Although quite often omitted from impact assessments, vulnerability studies, or policy priorities with regard to climate change, cultural heritage will also be affected by the changing climatic patterns. Whereas other ecosystem elements may have regenerative potential, the impacts of climate change on cultural heritage are expected to determine, if no preventive action is taken, irreversible alterations or even disappearance. Dramatic temperature changes (diurnal or seasonal) or increases in wet/dry and freeze/thaw cycles will trigger not only the deterioration of facades and wall paintings, or internal damage of brick, stone and ceramics but can in worst cases lead to fractures in constructive elements which put the stability of monuments at risk.
Under the Third National Communication, a vulnerability assessment and recommendations for cultural heritage protection from climate changes was done for the first time. You can download full Report here.
Three sites were selected for assessment: Skopje Aqueduct, Stobi and Plaosnik in Ohrid.
The Skopje Aqueduct is located on the slopes of a hill outside Skopje in medium high terrain and a small river passed downhill through the site.
Climate change is expected to primarily affect the statics of the aqueduct and even to have a pronounced impact on the structural integrity of the monument. The monument will be damaged in its entirety due to highly significant effects associated with climate change such as an increased number of freeze/thaw days, increased heavy precipitation and flooding, as well as fluctuations in the water table.
The archaeological site of Stobi however is located on lower hill slopes which reach into the lowest sections of a valley close to the confluence of two larger rivers, Vardar and Crna, the regular flooding of which affected the site since ancient times.
The high number of days with a temperature range above and below 0°C (freeze-thaw weather), increasing heavy rainfall and unpredictable flood events will affect both the structural stability of the archaeological remains as well as the building materials. The gray tertiary sandstone, as the most important material of the Roman buildings, is most vulnerable to climate caused damage processes including surface recession and stone deterioration.

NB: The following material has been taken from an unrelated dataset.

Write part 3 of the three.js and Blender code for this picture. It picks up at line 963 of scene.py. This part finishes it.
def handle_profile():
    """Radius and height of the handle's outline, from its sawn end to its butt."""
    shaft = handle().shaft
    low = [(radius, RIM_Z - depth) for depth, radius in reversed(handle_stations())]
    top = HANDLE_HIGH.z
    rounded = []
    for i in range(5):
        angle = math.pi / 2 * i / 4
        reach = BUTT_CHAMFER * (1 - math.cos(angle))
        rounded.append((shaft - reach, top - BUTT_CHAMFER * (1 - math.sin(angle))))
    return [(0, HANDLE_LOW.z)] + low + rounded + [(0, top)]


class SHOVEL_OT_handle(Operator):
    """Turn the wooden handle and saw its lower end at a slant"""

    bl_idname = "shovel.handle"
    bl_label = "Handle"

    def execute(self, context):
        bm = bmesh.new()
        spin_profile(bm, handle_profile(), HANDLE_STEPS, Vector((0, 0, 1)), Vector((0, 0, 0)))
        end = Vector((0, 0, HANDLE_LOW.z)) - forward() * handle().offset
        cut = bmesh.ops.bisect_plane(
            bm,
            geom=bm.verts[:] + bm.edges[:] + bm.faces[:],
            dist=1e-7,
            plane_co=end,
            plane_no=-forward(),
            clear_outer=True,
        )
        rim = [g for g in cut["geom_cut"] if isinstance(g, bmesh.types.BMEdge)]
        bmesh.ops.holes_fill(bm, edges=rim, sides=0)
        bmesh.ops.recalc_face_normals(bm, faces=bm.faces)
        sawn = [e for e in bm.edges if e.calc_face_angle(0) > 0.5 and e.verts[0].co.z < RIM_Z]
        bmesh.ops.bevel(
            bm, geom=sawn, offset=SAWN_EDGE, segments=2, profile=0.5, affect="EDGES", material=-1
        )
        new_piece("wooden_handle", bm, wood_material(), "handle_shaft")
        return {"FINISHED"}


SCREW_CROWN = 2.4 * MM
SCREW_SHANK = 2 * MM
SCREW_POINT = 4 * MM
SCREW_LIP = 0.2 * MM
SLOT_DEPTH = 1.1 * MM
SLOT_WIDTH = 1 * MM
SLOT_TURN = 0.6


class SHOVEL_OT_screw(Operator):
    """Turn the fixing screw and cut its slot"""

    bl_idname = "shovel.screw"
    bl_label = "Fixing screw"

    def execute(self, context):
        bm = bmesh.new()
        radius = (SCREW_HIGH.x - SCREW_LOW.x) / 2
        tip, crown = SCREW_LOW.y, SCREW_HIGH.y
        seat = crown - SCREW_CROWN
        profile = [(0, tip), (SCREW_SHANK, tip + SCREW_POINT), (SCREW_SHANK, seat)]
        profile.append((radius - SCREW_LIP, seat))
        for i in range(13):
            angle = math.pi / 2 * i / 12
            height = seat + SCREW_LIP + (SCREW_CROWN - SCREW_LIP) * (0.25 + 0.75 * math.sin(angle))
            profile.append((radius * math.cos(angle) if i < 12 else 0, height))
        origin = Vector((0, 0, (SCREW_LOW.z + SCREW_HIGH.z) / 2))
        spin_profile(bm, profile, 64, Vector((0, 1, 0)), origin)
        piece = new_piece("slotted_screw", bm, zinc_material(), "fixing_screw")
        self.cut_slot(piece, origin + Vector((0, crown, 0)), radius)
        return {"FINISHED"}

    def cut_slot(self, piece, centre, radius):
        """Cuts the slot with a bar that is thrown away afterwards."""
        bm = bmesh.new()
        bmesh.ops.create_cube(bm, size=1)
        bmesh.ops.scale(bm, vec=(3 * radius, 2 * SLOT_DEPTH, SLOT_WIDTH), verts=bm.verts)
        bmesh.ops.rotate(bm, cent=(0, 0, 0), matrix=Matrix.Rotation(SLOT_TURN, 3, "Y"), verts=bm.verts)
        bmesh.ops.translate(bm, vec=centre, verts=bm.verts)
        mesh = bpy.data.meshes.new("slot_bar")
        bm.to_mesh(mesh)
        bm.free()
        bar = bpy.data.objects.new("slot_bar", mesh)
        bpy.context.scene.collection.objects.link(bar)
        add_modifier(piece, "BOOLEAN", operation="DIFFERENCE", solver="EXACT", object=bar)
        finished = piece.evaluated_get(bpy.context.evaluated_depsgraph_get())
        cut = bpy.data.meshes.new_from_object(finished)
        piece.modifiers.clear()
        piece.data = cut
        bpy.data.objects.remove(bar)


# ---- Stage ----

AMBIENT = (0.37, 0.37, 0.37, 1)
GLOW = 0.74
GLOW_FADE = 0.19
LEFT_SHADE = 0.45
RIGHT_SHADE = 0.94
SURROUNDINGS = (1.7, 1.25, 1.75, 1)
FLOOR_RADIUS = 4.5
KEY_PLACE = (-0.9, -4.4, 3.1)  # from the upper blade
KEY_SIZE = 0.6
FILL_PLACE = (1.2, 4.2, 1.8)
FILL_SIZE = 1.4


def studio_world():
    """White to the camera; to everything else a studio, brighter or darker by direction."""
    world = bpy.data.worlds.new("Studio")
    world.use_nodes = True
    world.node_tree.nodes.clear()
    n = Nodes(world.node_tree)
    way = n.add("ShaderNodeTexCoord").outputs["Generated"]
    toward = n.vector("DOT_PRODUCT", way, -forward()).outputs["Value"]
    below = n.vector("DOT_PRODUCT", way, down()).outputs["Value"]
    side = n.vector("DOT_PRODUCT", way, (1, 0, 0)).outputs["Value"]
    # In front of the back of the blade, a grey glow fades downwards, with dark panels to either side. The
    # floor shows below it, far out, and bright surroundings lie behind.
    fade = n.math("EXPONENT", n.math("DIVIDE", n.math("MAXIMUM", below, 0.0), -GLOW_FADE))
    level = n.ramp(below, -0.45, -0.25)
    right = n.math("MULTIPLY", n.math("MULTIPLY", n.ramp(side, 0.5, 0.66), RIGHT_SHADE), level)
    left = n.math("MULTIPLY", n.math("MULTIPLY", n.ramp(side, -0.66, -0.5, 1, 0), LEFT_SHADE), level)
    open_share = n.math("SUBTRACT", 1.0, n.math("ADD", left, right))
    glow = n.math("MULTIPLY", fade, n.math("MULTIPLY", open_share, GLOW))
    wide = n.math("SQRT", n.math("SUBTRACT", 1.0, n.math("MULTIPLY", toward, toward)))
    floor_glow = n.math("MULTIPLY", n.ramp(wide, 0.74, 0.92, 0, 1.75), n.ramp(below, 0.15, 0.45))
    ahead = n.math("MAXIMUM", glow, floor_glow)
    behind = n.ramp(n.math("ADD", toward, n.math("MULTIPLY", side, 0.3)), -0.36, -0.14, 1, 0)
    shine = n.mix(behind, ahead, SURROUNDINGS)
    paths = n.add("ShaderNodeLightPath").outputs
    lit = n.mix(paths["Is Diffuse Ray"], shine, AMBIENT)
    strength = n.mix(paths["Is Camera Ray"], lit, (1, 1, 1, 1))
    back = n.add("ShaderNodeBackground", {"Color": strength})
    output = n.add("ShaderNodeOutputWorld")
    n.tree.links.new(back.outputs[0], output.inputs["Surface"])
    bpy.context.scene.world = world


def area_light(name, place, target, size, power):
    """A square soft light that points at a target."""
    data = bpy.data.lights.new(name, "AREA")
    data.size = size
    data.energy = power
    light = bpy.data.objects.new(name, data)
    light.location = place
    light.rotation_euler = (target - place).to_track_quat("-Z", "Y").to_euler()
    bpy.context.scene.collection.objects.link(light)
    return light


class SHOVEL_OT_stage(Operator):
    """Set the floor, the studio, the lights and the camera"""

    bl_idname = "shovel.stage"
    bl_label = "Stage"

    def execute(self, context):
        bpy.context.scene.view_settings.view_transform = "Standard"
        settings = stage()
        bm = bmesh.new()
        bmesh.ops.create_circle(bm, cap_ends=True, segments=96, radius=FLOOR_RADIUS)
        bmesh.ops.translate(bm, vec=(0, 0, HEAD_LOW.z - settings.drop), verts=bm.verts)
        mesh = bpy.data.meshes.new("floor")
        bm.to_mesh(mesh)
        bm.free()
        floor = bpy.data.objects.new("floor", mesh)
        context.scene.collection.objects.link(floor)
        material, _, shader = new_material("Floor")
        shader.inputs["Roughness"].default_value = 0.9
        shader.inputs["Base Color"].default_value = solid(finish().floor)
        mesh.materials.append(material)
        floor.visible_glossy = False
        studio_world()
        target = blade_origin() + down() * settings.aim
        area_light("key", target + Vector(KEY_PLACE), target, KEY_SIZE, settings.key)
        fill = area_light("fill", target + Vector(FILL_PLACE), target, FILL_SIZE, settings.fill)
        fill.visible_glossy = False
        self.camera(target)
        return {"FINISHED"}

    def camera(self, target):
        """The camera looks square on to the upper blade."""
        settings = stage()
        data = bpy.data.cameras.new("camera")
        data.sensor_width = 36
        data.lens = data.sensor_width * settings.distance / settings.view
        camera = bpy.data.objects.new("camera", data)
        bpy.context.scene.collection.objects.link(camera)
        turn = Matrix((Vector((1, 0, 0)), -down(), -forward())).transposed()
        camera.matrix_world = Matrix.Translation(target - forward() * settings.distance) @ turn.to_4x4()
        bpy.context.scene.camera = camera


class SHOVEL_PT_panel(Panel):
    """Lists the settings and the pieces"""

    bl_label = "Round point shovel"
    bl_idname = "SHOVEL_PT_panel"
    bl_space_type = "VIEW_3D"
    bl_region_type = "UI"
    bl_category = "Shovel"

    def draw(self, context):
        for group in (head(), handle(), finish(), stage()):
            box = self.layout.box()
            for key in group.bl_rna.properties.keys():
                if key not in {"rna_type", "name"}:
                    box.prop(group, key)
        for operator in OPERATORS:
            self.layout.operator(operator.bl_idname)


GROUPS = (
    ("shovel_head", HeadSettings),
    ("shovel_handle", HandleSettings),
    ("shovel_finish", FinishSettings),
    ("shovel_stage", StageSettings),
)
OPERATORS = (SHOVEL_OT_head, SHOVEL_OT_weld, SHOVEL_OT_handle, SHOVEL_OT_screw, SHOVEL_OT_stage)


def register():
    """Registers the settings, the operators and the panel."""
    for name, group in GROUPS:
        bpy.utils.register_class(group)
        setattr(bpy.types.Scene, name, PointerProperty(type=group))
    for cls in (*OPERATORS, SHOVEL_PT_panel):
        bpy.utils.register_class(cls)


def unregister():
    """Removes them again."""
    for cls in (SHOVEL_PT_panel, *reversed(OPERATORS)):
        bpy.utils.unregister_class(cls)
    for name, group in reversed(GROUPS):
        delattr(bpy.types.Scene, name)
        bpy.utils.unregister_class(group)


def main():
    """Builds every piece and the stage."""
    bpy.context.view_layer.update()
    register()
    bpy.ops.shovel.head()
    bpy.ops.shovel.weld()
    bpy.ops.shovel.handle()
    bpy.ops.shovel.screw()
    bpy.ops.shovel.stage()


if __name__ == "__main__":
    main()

The archaeological site of Plaosnik in Ohrid is located on the upper plateau of the steep lake cliffs and remains uninfluenced by natural water streams. However, the plateau location is very exposed to extreme weather events and illustrates past damages of wind and rain erosion.
Under normal circumstances the archaeological site of Plaosnik would not be significantly exposed to potential threats caused by climate change. However,predicted climate change will induce or accelerate damage phenomena, thus making water runoff during heavy rain events the key challenge to the archaeological structures at Plaosnik.